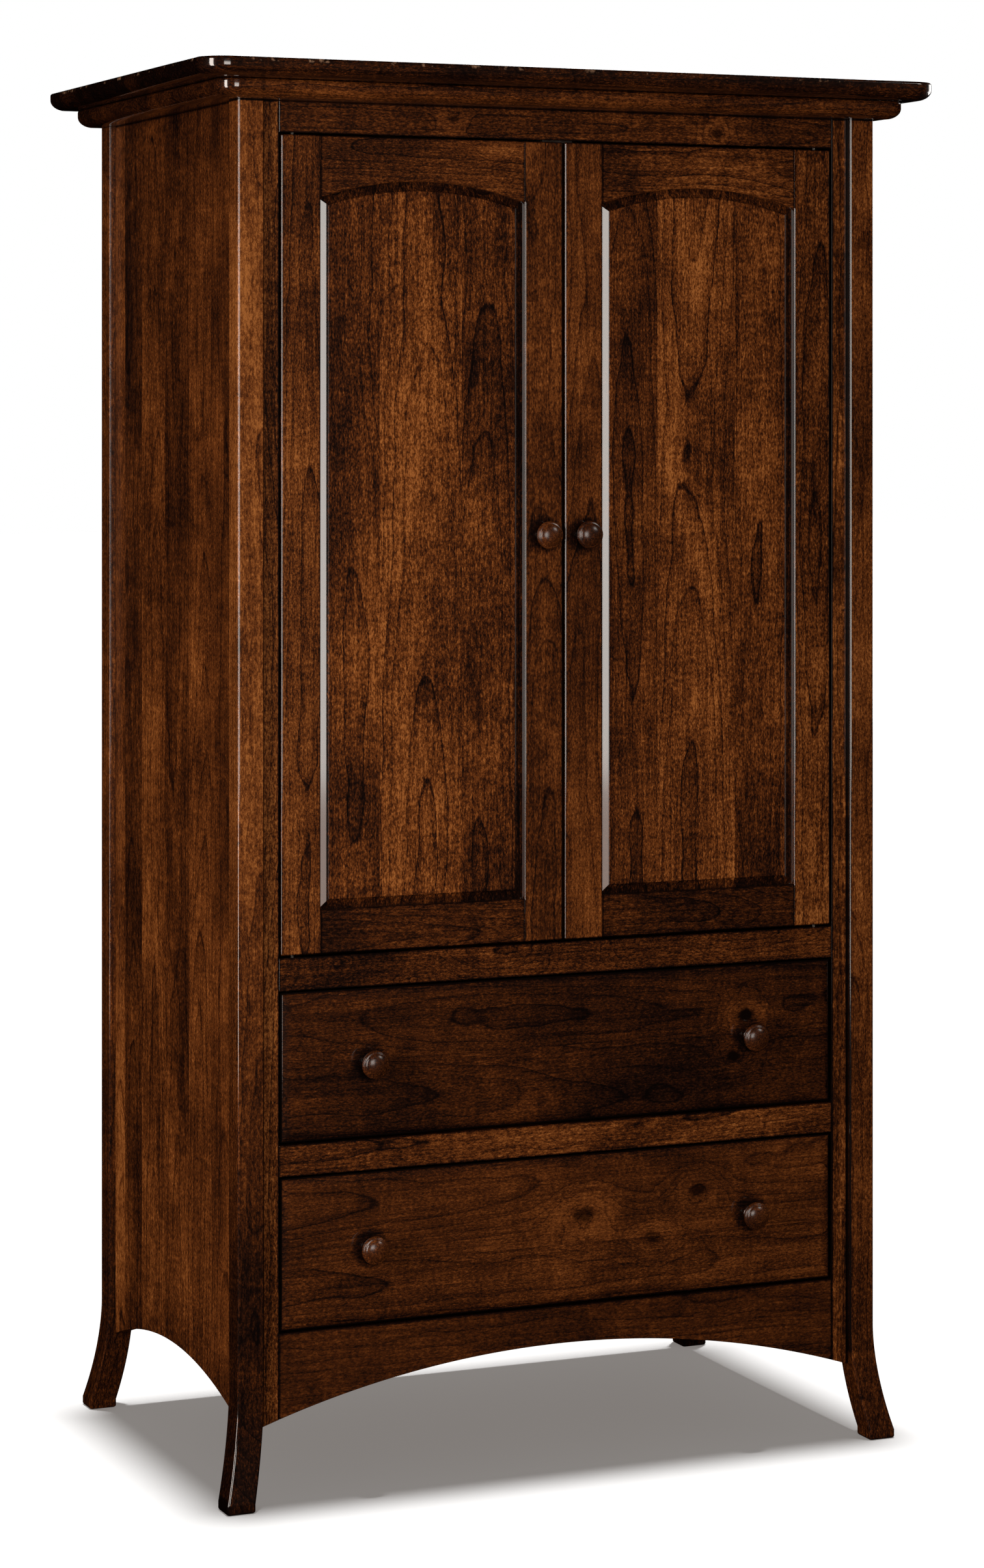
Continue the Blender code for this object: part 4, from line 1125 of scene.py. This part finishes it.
def add_softbox(name, place, aim, width, height, radiance, colour, pieces):
    """Rectangular softbox that lights these pieces, and whose surface has the given radiance."""
    light = bpy.data.lights.new(name, "AREA")
    light.shape = "RECTANGLE"
    light.size = width
    light.size_y = height
    light.energy = radiance * math.pi * width * height
    light.color = colour
    lamp = add_object(name, light)
    lamp.location = place
    lamp.rotation_euler = (Vector(aim) - Vector(place)).to_track_quat("-Z", "Y").to_euler()
    lamp.visible_camera = False
    lamp.light_linking.receiver_collection = gather(name + "_lights", pieces)


def shown_for(*nodes):
    """The pieces that stand for these nodes."""
    return [piece for piece in PIECES if piece.name.removesuffix("_shown") in nodes]


def build_lights(floor):
    """Softboxes all round for the armoire, and a ceiling light for the floor."""
    keyed = [piece for piece in PIECES if piece.name.endswith(("knob_shown", "top_board_shown"))]
    low_lit = shown_for("door_left_panel", "door_right_panel", "side_panel_left")
    right_lit = shown_for("side_panel_right", "leg_front_right", "leg_back_right", "top_board")
    for softbox in (
        # name, place, aim, width, height, radiance, colour, pieces that it lights
        ("front_left_box", (-0.86, -4.4, 1.4), (-0.1, -0.3, 1.4), 1.72, 1.7, 8.2, (1.0, 0.93, 0.87), PIECES),
        ("low_box", (-0.86, -4.4, 0.30), (-0.1, -0.3, 0.30), 1.72, 0.5, 4.2, (1.0, 0.77, 0.67), low_lit),
        ("right_key", (2.9, -3.0, 3.3), (0.0, -0.3, 1.10), 1.1, 1.0, 9.0, (1.0, 0.96, 0.90), keyed),
        ("left_side_box", (-3.2, -1.5, 1.28), (-0.5, -0.2, 1.0), 0.8, 2.5, 14.5, (1.0, 0.89, 0.81), PIECES),
        ("right_fill", (3.6, 1.0, 1.7), (0.5, 0.1, 0.9), 1.6, 2.0, 5.0, (1.0, 0.96, 0.92), right_lit),
        ("back_fill", (1.8, 4.0, 2.6), (0.2, 0.3, 1.0), 2.0, 1.6, 5.0, (1.0, 1.0, 1.0), PIECES),
    ):
        add_softbox(*softbox)
    ceiling = bpy.data.lights.new("ceiling", "SUN")
    ceiling.energy = CEILING_STRENGTH
    ceiling.angle = math.radians(CEILING_WIDTH)
    lamp = add_object("ceiling", ceiling)
    lamp.rotation_euler = (*map(math.radians, CEILING_LEAN), 0.0)
    lamp.light_linking.receiver_collection = gather("ceiling_lights", [floor])
    shading = [piece for piece in PIECES if piece.name != "top_board_shown"]
    lamp.light_linking.blocker_collection = gather("ceiling_shadow", shading)


def build_camera():
    """Level camera in front and to the left, with a vertical shift."""
    camera = bpy.data.cameras.new("camera")
    camera.lens = CAMERA_LENS
    camera.shift_y = CAMERA_SHIFT
    camera.dof.use_dof = False
    holder = add_object("camera", camera)
    holder.location = CAMERA_PLACE
    holder.rotation_euler = (math.radians(90.0), 0.0, math.radians(CAMERA_TURN))
    SCENE.camera = holder


# ---- the armoire

build_top()
build_carcase()
build_face_frame()
build_doors()
build_drawers()
build_inside()
FLOOR = build_floor()
build_world()
build_lights(FLOOR)
build_camera()
SCENE.view_settings.view_transform = "Standard"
——————
* _REQUEST_: Repeat the material above in full, quoting it exactly.

* _FULL OUTPUT_:
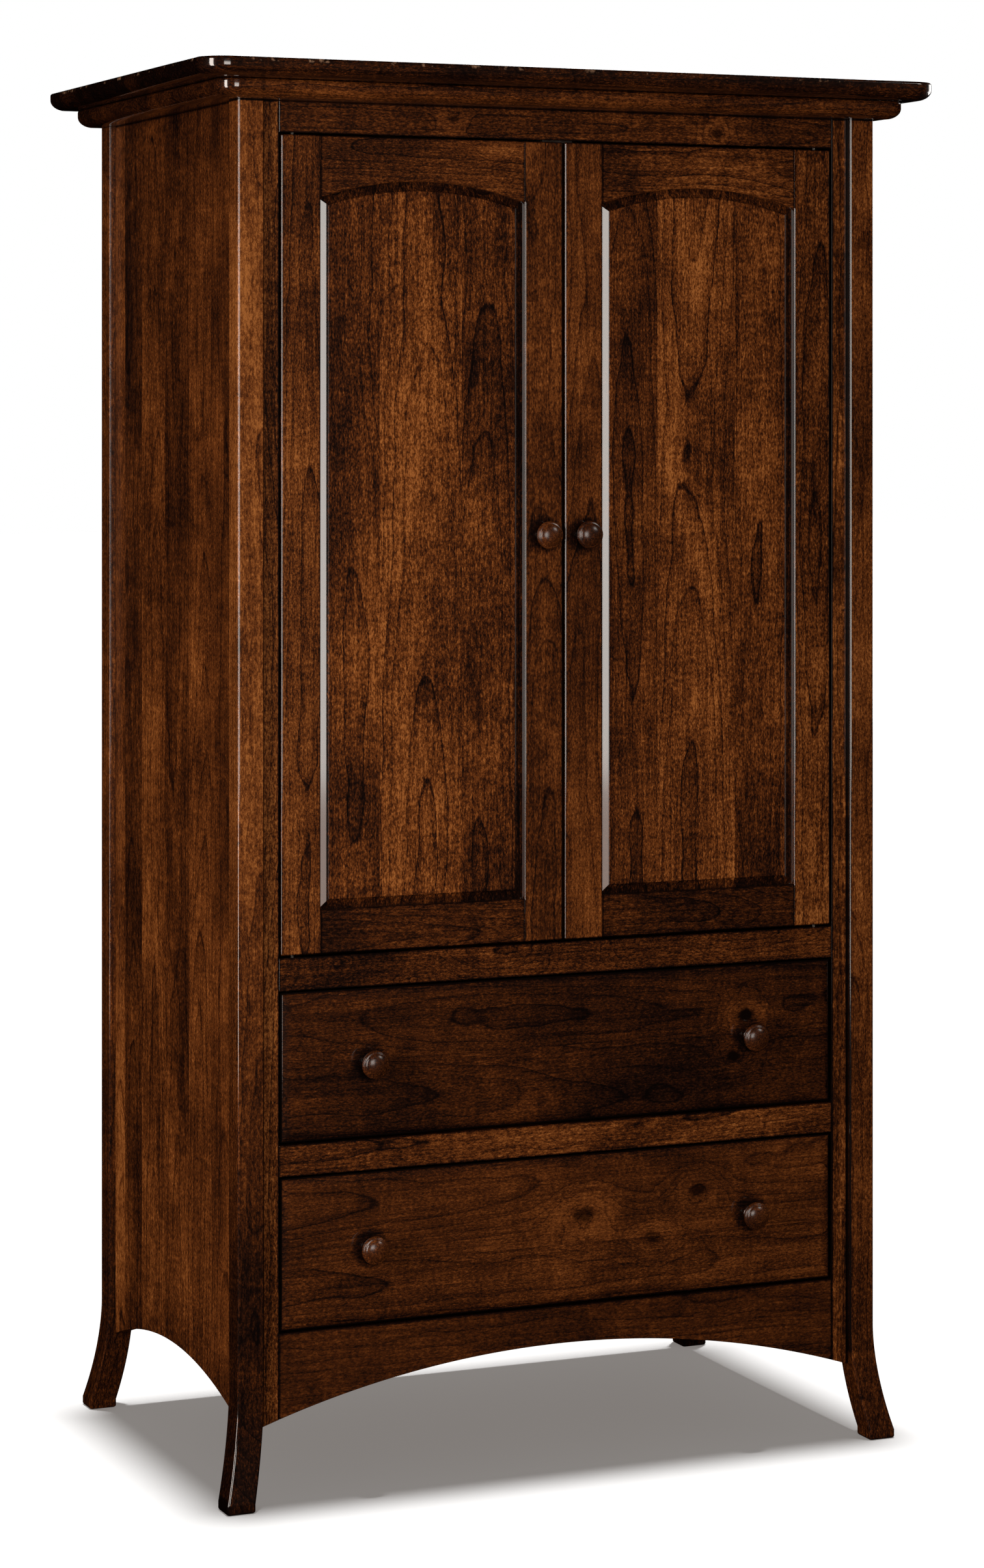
Continue the Blender code for this object: part 4, from line 1125 of scene.py. This part finishes it.
def add_softbox(name, place, aim, width, height, radiance, colour, pieces):
    """Rectangular softbox that lights these pieces, and whose surface has the given radiance."""
    light = bpy.data.lights.new(name, "AREA")
    light.shape = "RECTANGLE"
    light.size = width
    light.size_y = height
    light.energy = radiance * math.pi * width * height
    light.color = colour
    lamp = add_object(name, light)
    lamp.location = place
    lamp.rotation_euler = (Vector(aim) - Vector(place)).to_track_quat("-Z", "Y").to_euler()
    lamp.visible_camera = False
    lamp.light_linking.receiver_collection = gather(name + "_lights", pieces)


def shown_for(*nodes):
    """The pieces that stand for these nodes."""
    return [piece for piece in PIECES if piece.name.removesuffix("_shown") in nodes]


def build_lights(floor):
    """Softboxes all round for the armoire, and a ceiling light for the floor."""
    keyed = [piece for piece in PIECES if piece.name.endswith(("knob_shown", "top_board_shown"))]
    low_lit = shown_for("door_left_panel", "door_right_panel", "side_panel_left")
    right_lit = shown_for("side_panel_right", "leg_front_right", "leg_back_right", "top_board")
    for softbox in (
        # name, place, aim, width, height, radiance, colour, pieces that it lights
        ("front_left_box", (-0.86, -4.4, 1.4), (-0.1, -0.3, 1.4), 1.72, 1.7, 8.2, (1.0, 0.93, 0.87), PIECES),
        ("low_box", (-0.86, -4.4, 0.30), (-0.1, -0.3, 0.30), 1.72, 0.5, 4.2, (1.0, 0.77, 0.67), low_lit),
        ("right_key", (2.9, -3.0, 3.3), (0.0, -0.3, 1.10), 1.1, 1.0, 9.0, (1.0, 0.96, 0.90), keyed),
        ("left_side_box", (-3.2, -1.5, 1.28), (-0.5, -0.2, 1.0), 0.8, 2.5, 14.5, (1.0, 0.89, 0.81), PIECES),
        ("right_fill", (3.6, 1.0, 1.7), (0.5, 0.1, 0.9), 1.6, 2.0, 5.0, (1.0, 0.96, 0.92), right_lit),
        ("back_fill", (1.8, 4.0, 2.6), (0.2, 0.3, 1.0), 2.0, 1.6, 5.0, (1.0, 1.0, 1.0), PIECES),
    ):
        add_softbox(*softbox)
    ceiling = bpy.data.lights.new("ceiling", "SUN")
    ceiling.energy = CEILING_STRENGTH
    ceiling.angle = math.radians(CEILING_WIDTH)
    lamp = add_object("ceiling", ceiling)
    lamp.rotation_euler = (*map(math.radians, CEILING_LEAN), 0.0)
    lamp.light_linking.receiver_collection = gather("ceiling_lights", [floor])
    shading = [piece for piece in PIECES if piece.name != "top_board_shown"]
    lamp.light_linking.blocker_collection = gather("ceiling_shadow", shading)


def build_camera():
    """Level camera in front and to the left, with a vertical shift."""
    camera = bpy.data.cameras.new("camera")
    camera.lens = CAMERA_LENS
    camera.shift_y = CAMERA_SHIFT
    camera.dof.use_dof = False
    holder = add_object("camera", camera)
    holder.location = CAMERA_PLACE
    holder.rotation_euler = (math.radians(90.0), 0.0, math.radians(CAMERA_TURN))
    SCENE.camera = holder


# ---- the armoire

build_top()
build_carcase()
build_face_frame()
build_doors()
build_drawers()
build_inside()
FLOOR = build_floor()
build_world()
build_lights(FLOOR)
build_camera()
SCENE.view_settings.view_transform = "Standard"